TASK :: Using the data below, return the stretch from the line that contains "label_thickness, both=True, mode=Mode.SUBTRACT)" through the line that contains "between base ring and cap", both included, exactly as it stands and nothing beyond it.

-----

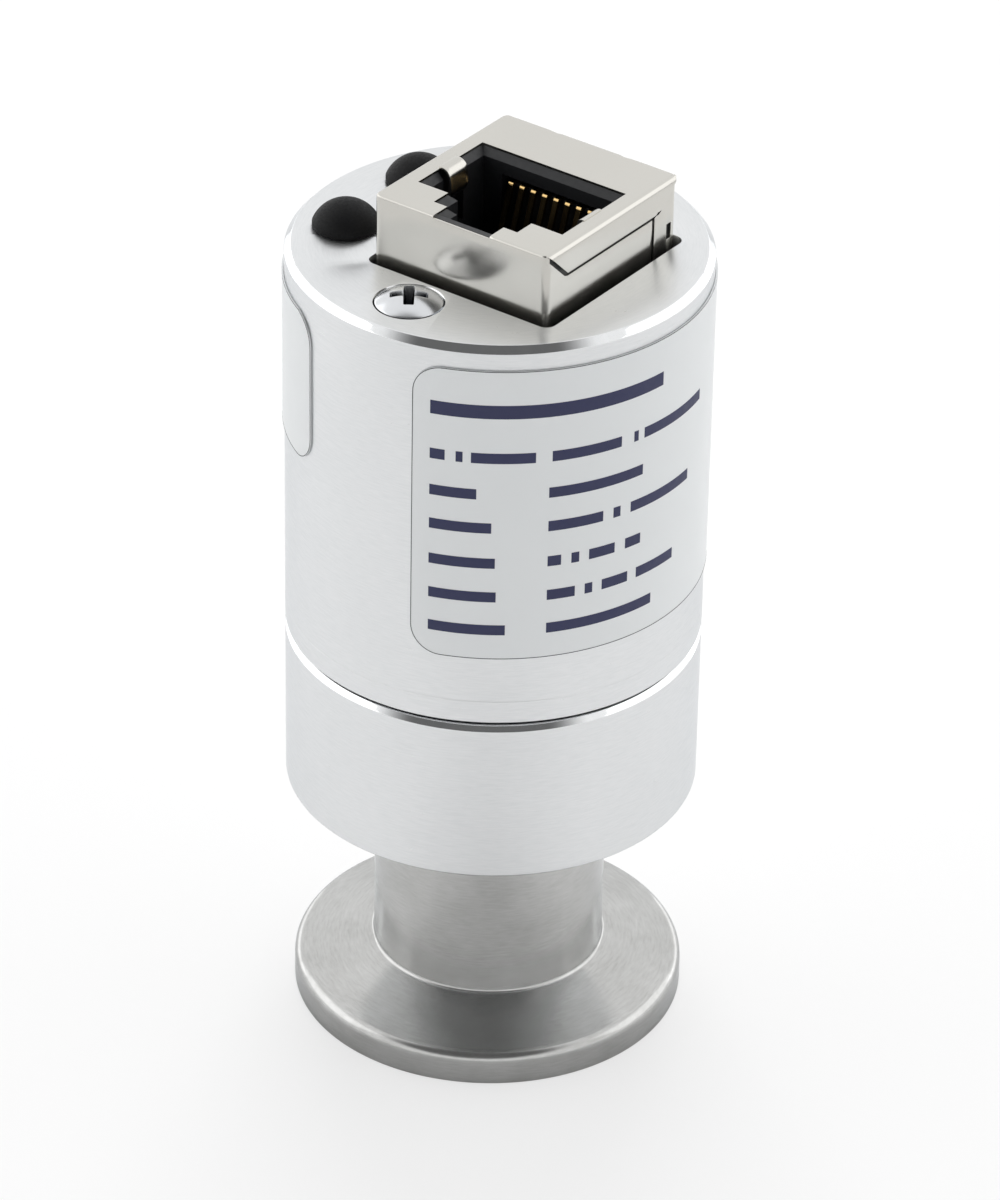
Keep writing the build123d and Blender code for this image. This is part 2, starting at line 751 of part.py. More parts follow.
# Contact wires: up the carrier's back, over its top and down into the cavity
wire_back = carrier_back + contact_thickness / 2
wire_front = carrier_back - carrier_depth - contact_thickness
for i, x in enumerate(contact_places, start=1):
    with BuildPart() as contact:
        with BuildSketch(Plane.YZ.offset(x)):
            with BuildLine():
                FilletPolyline(
                    (wire_back, jack_board_bottom - contact_tail),
                    (wire_back, contact_top),
                    (wire_front, contact_top),
                    (wire_front - contact_lean, contact_top - contact_length),
                    radius=contact_thickness * 0.8,
                )
            trace(line_width=contact_thickness)
        extrude(amount=contact_width / 2, both=True)
    save(contact, f"jack_contact_{i}")

# Foil labels, bent round the cap
label_runs = {
    "label_main": (
        main_label_start_angle,
        main_label_sweep_angle,
        cap_top - main_label_top_gap - main_label_height,
        main_label_height,
    ),
    "label_side": (
        side_label_end_angle - side_label_sweep_angle,
        side_label_sweep_angle,
        cap_top - side_label_top_gap - side_label_height,
        side_label_height,
    ),
}
for name, (start, sweep_angle, foot, height) in label_runs.items():
    with BuildPart() as label:
        with BuildSketch(Plane.XZ.rotated((0, 0, start))):
            with Locations((body_radius + label_glue, foot)):
                Rectangle(label_thickness, height, align=(Align.MIN, Align.MIN))
        revolve(axis=Axis.Z, revolution_arc=sweep_angle)
        for side, end in ((-1, start), (1, start + sweep_angle)):
            turn = radians(end) - side * label_corner / body_radius
            for rise in (-1, 1):
                centre = foot + height / 2 + rise * (height / 2 - label_corner)
                with BuildSketch(Plane(
                    origin=(body_radius * cos(turn), body_radius * sin(turn), centre),
                    x_dir=(-sin(turn), cos(turn), 0),
                    z_dir=(cos(turn), sin(turn), 0),
                )):
                    across = Align.MIN if side > 0 else Align.MAX
                    along = Align.MIN if rise > 0 else Align.MAX
                    Rectangle(1.1 * label_corner, 1.1 * label_corner, align=(across, along))
                    Circle(label_corner, mode=Mode.SUBTRACT)
                extrude(amount=4 * label_thickness, both=True, mode=Mode.SUBTRACT)
    save(label, name)
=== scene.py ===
import math

import bmesh
import bpy
import numpy as np
from mathutils import Matrix, Vector


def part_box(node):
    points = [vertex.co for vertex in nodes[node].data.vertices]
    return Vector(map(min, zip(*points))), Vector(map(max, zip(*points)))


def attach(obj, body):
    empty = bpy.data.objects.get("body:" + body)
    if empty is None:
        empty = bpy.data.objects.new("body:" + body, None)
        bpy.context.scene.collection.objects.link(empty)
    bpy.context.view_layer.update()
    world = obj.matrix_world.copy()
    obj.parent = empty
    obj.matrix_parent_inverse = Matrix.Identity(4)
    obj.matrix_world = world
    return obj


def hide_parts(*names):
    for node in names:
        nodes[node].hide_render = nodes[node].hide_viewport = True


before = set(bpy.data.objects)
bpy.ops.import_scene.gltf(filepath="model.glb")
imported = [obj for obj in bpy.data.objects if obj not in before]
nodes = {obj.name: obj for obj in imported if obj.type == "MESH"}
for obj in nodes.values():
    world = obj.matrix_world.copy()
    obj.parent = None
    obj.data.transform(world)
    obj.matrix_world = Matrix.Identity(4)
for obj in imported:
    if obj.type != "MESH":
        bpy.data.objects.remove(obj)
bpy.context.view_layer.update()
print("frame loaded,", len(nodes), "nodes")

mm = 0.001  # every size below is in millimetres
bodyRadius = 15.657  # of base ring and cap
groove = {"bottom": 32.45, "top": 33.25, "chamfer": 0.38}  # between base ring and cap


def toLinear(hexColour):  # sRGB hex to linear: v / 12.92 up to 0.04045, else ((v + 0.055) / 1.055) ^ 2.4
    v = np.array([int(hexColour[i:i + 2], 16) for i in (1, 3, 5)]) / 255
    return (*np.where(v <= 0.04045, v / 12.92, ((v + 0.055) / 1.055) ** 2.4), 1.0)


def addNode(tree, kind, settings=None, inputs=None):  # one node, its settings, and values or links for its inputs
    node = tree.nodes.new(kind)
    for key, value in (settings or {}).items():
        setattr(node, key, value)
    for key, value in (inputs or {}).items():
        if isinstance(value, bpy.types.NodeSocket):
            tree.links.new(value, node.inputs[key])
        else:
            node.inputs[key].default_value = value
    return node


def newMaterial(name):
    material = bpy.data.materials.new(name)
    material.use_nodes = True
    material.node_tree.nodes.clear()
    return material, material.node_tree


def unit(v):
    return v / np.maximum(np.linalg.norm(v, axis=-1, keepdims=True), 1e-12)


# Every corner becomes an arc of radius r that touches both its sides. It starts r * tan(turn / 2) before
# the corner, and after an angle a it is r * sin(a) further on and r * (1 - cos(a)) to the inside.
def roundCorners(corners, radii, steps=6, closed=True):
    p = np.array(corners, float)
    r = np.broadcast_to(np.array(radii, float), len(p)).copy()
    if not closed:
        r[[0, -1]] = 0
    ahead = unit(np.roll(p, -1, 0) - p)
    before = unit(p - np.roll(p, 1, 0))
    turn = np.arctan2(before[:, 0] * ahead[:, 1] - before[:, 1] * ahead[:, 0], (before * ahead).sum(1))
    side = np.sign(turn)[:, None] * np.stack([-before[:, 1], before[:, 0]], 1)
    start = p - before * (r * np.tan(np.abs(turn) / 2))[:, None]
    a = np.abs(turn)[:, None] * np.linspace(0, 1, steps)
    arc = start[:, None] + r[:, None, None] * (
        np.sin(a)[..., None] * before[:, None] + (1 - np.cos(a))[..., None] * side[:, None])
    arc = np.where(r[:, None, None] > 0, arc, p[:, None]).reshape(-1, 2)
    keep = np.linalg.norm(arc - np.roll(arc, 1, 0), axis=1) > 1e-6
    keep[0] = True
    return arc[keep]


# Quad (i, j) joins the grid's points (i, j), (i + 1, j), (i + 1, j + 1) and (i, j + 1)
def gridFaces(across, along, wrapAcross=False, wrapAlong=False):
    i = np.arange(across if wrapAcross else across - 1)
    j = np.arange(along if wrapAlong else along - 1)
    i, j = (a.ravel() for a in np.meshgrid(i, j, indexing="ij"))
    iNext, jNext = (i + 1) % across, (j + 1) % along
    return np.stack([i * along + j, iNext * along + j, iNext * along + jNext, i * along + jNext], 1)


# Two more points near the ends of every long side, so that smooth shading turns only beside the corners
def steadyLongSides(outline, gap=0.12):
    side = np.roll(outline, -1, 0) - outline
    length = np.linalg.norm(side, axis=1, keepdims=True)
    step = side * np.minimum(gap / length, 0.5)
    points = np.stack([outline, outline + step, outline + side - step], 1)
    longSide = np.repeat(length > 4 * gap, 3, 1)
    longSide[:, 0] = True
    return points[longSide]


# Surface of revolution: point(angle, step) = (x0 + r * cos(angle), y0 + r * sin(angle), z) along a closed outline
def turnedSurface(outline, place=(0, 0), count=256):
    angle = np.linspace(0, 2 * np.pi, count, endpoint=False)[:, None]
    r, z = outline[:, 0], outline[:, 1]
    points = np.stack([place[0] + r * np.cos(angle), place[1] + r * np.sin(angle), z + 0 * angle], -1)
    return points.reshape(-1, 3), gridFaces(count, len(outline), True, True).tolist()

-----

COMPLETE RESPONSE ::
                extrude(amount=4 * label_thickness, both=True, mode=Mode.SUBTRACT)
    save(label, name)
=== scene.py ===
import math

import bmesh
import bpy
import numpy as np
from mathutils import Matrix, Vector


def part_box(node):
    points = [vertex.co for vertex in nodes[node].data.vertices]
    return Vector(map(min, zip(*points))), Vector(map(max, zip(*points)))


def attach(obj, body):
    empty = bpy.data.objects.get("body:" + body)
    if empty is None:
        empty = bpy.data.objects.new("body:" + body, None)
        bpy.context.scene.collection.objects.link(empty)
    bpy.context.view_layer.update()
    world = obj.matrix_world.copy()
    obj.parent = empty
    obj.matrix_parent_inverse = Matrix.Identity(4)
    obj.matrix_world = world
    return obj


def hide_parts(*names):
    for node in names:
        nodes[node].hide_render = nodes[node].hide_viewport = True


before = set(bpy.data.objects)
bpy.ops.import_scene.gltf(filepath="model.glb")
imported = [obj for obj in bpy.data.objects if obj not in before]
nodes = {obj.name: obj for obj in imported if obj.type == "MESH"}
for obj in nodes.values():
    world = obj.matrix_world.copy()
    obj.parent = None
    obj.data.transform(world)
    obj.matrix_world = Matrix.Identity(4)
for obj in imported:
    if obj.type != "MESH":
        bpy.data.objects.remove(obj)
bpy.context.view_layer.update()
print("frame loaded,", len(nodes), "nodes")

mm = 0.001  # every size below is in millimetres
bodyRadius = 15.657  # of base ring and cap
groove = {"bottom": 32.45, "top": 33.25, "chamfer": 0.38}  # between base ring and cap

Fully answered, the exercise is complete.